Your task is to quote exactly the run of lines that starts at the line containing "return nodes" and ends at the line containing "obj.data = obj.data.copy()", including both.
>> Start INFORMATION SHOWN
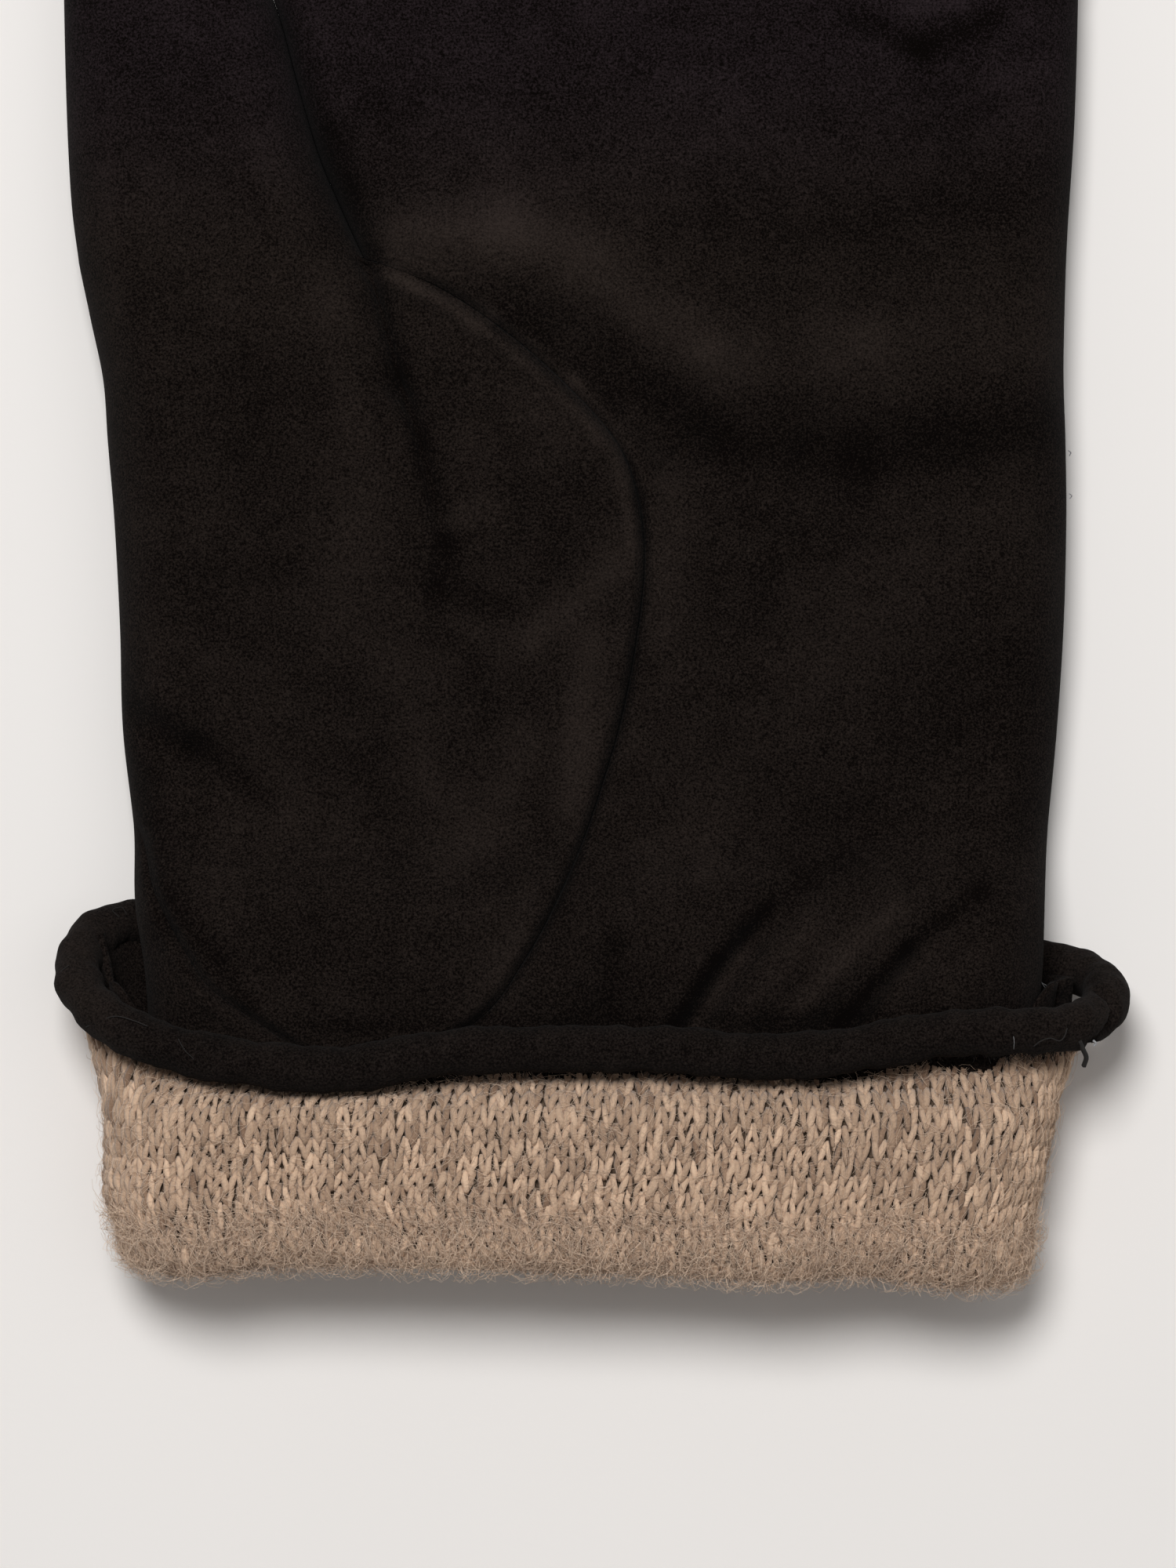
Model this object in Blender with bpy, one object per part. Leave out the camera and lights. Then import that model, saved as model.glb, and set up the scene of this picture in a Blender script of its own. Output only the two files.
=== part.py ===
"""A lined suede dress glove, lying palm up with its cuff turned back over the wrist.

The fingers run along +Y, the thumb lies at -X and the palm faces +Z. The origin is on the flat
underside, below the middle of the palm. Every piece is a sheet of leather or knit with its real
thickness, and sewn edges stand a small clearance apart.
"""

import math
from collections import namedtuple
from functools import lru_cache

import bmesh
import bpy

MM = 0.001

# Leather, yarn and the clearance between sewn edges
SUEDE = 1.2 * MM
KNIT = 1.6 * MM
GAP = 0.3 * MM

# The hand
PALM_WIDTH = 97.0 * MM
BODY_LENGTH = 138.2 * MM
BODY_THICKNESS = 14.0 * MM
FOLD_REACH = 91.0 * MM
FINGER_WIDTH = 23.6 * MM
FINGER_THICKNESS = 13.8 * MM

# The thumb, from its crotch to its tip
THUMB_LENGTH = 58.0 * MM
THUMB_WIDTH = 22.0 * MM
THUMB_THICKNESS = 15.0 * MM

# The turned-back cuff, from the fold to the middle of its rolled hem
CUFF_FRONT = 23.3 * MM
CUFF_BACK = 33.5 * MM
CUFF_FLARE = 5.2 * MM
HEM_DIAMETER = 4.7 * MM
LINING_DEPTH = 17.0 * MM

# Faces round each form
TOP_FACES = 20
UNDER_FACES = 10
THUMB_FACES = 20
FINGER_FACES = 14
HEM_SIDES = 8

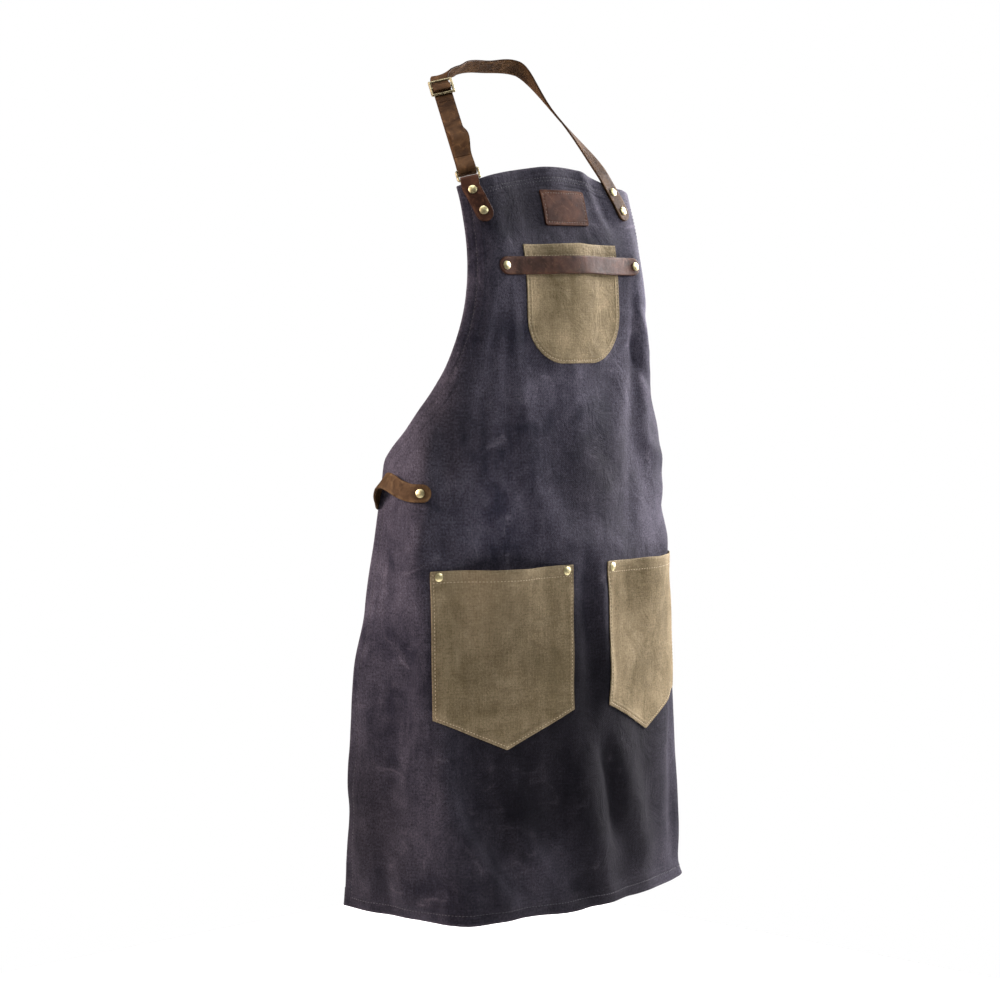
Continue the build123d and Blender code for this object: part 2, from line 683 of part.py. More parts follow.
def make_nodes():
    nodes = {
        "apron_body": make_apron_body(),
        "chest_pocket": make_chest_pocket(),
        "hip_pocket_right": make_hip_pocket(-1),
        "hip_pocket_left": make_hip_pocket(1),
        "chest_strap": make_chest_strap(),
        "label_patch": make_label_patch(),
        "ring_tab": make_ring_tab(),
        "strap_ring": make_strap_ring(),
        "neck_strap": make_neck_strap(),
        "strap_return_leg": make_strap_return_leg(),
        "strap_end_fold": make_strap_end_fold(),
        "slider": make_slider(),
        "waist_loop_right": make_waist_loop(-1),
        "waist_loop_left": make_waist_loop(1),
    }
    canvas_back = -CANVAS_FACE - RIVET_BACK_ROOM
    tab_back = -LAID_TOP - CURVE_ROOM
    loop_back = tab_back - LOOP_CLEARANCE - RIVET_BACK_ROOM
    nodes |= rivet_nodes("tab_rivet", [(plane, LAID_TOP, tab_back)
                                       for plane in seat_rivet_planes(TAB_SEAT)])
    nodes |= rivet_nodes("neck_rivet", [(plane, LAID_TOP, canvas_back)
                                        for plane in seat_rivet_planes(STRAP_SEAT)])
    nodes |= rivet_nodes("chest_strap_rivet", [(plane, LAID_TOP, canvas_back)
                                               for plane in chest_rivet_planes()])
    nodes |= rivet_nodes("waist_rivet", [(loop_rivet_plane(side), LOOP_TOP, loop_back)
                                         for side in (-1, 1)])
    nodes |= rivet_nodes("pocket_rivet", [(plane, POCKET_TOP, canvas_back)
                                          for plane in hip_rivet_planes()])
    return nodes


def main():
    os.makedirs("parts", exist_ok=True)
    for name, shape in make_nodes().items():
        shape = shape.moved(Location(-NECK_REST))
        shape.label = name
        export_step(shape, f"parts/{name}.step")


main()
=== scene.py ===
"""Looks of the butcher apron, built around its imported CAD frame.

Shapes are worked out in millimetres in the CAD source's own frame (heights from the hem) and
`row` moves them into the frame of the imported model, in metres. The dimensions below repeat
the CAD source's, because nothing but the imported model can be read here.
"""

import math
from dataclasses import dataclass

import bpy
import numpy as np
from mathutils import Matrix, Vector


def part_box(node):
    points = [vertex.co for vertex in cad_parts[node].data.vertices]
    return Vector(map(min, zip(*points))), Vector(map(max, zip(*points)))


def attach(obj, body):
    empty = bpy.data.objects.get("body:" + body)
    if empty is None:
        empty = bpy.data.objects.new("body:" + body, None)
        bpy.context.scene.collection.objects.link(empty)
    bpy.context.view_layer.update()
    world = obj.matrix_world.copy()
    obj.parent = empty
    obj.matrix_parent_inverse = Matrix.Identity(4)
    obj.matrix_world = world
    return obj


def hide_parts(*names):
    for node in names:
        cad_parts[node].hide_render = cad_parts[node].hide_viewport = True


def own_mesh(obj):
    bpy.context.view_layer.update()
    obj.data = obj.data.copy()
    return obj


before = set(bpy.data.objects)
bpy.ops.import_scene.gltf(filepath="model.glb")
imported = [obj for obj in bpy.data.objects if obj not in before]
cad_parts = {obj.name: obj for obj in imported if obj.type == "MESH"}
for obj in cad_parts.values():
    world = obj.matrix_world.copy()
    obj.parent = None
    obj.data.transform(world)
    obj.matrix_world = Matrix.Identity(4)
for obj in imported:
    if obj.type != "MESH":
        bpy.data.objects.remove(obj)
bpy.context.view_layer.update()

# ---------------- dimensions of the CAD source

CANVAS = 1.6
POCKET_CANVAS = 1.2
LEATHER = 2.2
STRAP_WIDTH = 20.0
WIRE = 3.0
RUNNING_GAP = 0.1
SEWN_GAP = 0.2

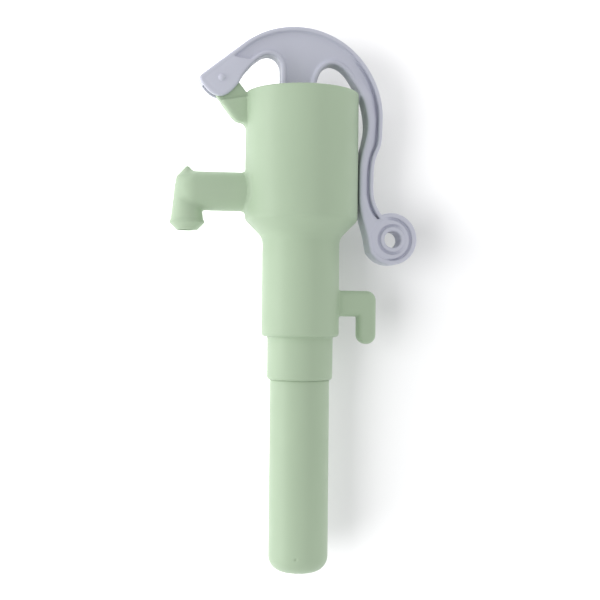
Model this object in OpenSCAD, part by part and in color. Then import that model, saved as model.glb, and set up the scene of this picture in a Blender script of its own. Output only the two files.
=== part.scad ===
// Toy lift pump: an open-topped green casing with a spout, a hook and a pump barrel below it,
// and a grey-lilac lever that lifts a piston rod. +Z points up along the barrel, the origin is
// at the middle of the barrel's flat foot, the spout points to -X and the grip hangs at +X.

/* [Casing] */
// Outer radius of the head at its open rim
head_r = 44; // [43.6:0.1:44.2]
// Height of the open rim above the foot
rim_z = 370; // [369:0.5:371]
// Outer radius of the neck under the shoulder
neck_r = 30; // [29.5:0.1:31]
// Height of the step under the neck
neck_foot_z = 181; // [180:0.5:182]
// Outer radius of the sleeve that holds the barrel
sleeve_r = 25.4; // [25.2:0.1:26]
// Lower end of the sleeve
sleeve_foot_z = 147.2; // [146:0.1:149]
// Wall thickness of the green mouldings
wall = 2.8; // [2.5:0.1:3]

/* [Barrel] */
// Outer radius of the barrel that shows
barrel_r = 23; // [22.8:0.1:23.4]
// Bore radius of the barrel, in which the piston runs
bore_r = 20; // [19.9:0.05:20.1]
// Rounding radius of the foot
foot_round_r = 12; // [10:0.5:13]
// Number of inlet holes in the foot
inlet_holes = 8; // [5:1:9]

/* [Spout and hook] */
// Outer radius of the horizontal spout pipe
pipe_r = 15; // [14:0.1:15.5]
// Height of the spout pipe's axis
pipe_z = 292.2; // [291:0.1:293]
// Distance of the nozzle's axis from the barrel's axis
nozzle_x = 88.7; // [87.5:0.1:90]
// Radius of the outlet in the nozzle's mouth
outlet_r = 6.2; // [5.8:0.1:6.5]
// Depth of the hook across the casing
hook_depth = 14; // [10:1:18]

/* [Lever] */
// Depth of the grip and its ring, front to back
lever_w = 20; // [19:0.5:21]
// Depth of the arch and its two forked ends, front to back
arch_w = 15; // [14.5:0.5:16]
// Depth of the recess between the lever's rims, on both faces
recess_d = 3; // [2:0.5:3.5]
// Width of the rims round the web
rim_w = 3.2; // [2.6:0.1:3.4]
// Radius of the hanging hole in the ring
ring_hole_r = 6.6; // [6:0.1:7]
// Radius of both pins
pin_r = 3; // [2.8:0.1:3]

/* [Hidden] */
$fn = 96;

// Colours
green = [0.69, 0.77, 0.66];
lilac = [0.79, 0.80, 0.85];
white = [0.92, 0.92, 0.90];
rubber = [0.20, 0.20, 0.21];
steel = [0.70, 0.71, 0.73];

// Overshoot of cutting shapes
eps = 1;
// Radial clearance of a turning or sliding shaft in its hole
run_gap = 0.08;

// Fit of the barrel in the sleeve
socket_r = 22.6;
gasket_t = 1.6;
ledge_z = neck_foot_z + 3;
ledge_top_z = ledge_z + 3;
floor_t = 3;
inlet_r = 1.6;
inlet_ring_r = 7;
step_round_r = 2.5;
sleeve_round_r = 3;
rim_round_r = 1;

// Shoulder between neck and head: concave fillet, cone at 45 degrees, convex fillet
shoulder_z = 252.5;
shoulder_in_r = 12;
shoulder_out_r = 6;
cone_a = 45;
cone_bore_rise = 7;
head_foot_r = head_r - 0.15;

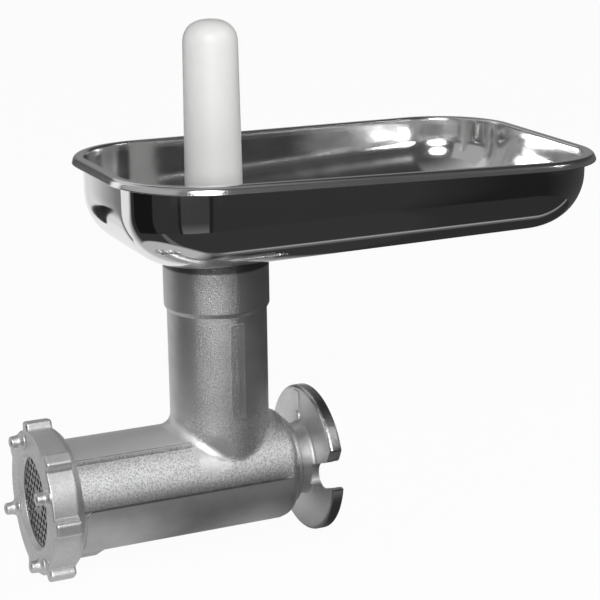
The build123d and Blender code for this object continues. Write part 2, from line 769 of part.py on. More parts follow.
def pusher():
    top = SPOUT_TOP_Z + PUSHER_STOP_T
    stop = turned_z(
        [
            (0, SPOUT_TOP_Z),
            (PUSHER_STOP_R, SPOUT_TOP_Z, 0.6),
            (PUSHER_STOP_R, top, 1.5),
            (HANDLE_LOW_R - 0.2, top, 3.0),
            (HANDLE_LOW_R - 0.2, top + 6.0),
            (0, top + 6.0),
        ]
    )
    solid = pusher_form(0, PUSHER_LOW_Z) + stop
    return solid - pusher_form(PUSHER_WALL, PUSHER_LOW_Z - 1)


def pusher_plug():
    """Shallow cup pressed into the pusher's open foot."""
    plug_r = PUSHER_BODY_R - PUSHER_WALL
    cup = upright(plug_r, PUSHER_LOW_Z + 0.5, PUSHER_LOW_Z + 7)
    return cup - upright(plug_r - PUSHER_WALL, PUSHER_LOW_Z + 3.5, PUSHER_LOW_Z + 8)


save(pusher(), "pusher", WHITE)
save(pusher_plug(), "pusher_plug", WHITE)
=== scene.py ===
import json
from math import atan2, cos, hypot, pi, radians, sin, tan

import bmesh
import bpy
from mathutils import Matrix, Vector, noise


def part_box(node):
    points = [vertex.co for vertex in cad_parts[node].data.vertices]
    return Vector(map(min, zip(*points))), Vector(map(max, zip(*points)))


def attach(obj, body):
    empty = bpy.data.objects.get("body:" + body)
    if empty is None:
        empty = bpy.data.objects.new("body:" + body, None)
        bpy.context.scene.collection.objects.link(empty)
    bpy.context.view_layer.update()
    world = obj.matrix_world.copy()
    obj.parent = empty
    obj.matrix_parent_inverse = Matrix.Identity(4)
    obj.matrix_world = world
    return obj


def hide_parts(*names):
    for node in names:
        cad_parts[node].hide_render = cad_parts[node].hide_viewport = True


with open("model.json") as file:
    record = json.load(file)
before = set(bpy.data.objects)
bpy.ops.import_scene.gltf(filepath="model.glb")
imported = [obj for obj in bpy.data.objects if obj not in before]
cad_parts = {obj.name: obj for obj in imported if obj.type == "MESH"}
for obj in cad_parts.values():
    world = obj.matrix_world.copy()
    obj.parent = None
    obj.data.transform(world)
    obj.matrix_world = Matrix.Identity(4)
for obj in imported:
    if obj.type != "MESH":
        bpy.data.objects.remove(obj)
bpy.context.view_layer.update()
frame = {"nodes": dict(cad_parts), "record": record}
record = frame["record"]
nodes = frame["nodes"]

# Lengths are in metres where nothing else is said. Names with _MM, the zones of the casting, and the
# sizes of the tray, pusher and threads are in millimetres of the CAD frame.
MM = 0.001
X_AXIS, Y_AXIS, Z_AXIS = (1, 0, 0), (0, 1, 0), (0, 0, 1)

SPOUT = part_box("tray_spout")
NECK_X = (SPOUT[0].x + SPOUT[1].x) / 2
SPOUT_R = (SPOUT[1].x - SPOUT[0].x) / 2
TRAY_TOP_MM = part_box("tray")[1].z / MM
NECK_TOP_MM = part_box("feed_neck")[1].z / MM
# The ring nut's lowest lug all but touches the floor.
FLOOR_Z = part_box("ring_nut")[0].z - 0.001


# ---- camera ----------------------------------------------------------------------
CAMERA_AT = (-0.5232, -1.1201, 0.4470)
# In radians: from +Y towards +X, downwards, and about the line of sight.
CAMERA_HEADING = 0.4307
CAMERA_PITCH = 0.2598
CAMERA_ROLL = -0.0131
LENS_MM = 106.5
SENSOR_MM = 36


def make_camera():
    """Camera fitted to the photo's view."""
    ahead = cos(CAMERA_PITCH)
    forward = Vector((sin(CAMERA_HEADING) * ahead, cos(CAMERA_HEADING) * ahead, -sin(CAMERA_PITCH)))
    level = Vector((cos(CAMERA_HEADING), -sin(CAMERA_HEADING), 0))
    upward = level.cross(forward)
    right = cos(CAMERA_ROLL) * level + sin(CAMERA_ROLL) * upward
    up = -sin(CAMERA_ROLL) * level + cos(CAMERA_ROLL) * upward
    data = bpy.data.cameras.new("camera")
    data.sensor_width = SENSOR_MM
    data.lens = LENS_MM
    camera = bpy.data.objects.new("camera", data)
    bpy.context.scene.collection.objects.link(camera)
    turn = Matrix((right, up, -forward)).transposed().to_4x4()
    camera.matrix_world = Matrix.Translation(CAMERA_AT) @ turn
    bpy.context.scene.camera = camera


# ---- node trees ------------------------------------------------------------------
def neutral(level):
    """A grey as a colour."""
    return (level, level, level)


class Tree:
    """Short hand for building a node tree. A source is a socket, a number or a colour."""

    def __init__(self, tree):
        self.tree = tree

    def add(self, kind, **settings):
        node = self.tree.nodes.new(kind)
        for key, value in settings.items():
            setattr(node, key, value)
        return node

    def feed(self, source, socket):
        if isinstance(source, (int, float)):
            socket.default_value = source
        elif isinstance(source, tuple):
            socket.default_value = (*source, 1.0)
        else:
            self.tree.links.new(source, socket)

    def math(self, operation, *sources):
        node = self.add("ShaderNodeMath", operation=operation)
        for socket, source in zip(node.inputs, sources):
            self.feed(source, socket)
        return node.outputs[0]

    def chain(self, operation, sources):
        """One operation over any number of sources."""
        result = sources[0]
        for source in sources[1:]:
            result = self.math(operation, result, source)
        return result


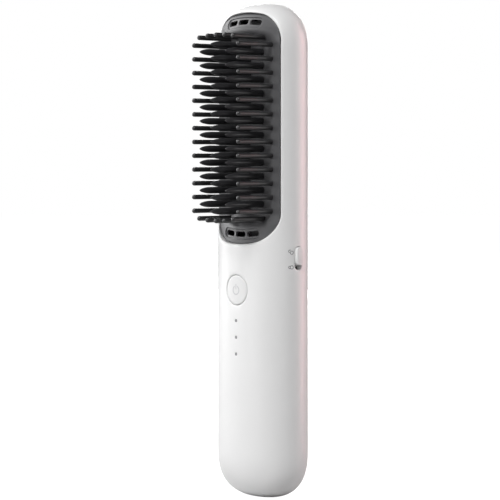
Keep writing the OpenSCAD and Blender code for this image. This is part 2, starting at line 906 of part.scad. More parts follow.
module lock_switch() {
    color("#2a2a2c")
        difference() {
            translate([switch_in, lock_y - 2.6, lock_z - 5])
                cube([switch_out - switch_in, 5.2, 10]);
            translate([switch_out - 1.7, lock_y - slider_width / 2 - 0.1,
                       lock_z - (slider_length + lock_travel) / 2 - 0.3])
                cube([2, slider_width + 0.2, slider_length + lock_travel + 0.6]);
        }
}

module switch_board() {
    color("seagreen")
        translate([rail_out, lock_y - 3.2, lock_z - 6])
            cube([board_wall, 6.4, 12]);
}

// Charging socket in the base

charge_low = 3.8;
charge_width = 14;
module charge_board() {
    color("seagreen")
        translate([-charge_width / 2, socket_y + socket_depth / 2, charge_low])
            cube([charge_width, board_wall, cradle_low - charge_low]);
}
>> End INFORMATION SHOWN
● **TASK ANSWER**:
    return nodes


def main():
    os.makedirs("parts", exist_ok=True)
    for name, shape in make_nodes().items():
        shape = shape.moved(Location(-NECK_REST))
        shape.label = name
        export_step(shape, f"parts/{name}.step")


main()
=== scene.py ===
"""Looks of the butcher apron, built around its imported CAD frame.

Shapes are worked out in millimetres in the CAD source's own frame (heights from the hem) and
`row` moves them into the frame of the imported model, in metres. The dimensions below repeat
the CAD source's, because nothing but the imported model can be read here.
"""

import math
from dataclasses import dataclass

import bpy
import numpy as np
from mathutils import Matrix, Vector


def part_box(node):
    points = [vertex.co for vertex in cad_parts[node].data.vertices]
    return Vector(map(min, zip(*points))), Vector(map(max, zip(*points)))


def attach(obj, body):
    empty = bpy.data.objects.get("body:" + body)
    if empty is None:
        empty = bpy.data.objects.new("body:" + body, None)
        bpy.context.scene.collection.objects.link(empty)
    bpy.context.view_layer.update()
    world = obj.matrix_world.copy()
    obj.parent = empty
    obj.matrix_parent_inverse = Matrix.Identity(4)
    obj.matrix_world = world
    return obj


def hide_parts(*names):
    for node in names:
        cad_parts[node].hide_render = cad_parts[node].hide_viewport = True


def own_mesh(obj):
    bpy.context.view_layer.update()
    obj.data = obj.data.copy()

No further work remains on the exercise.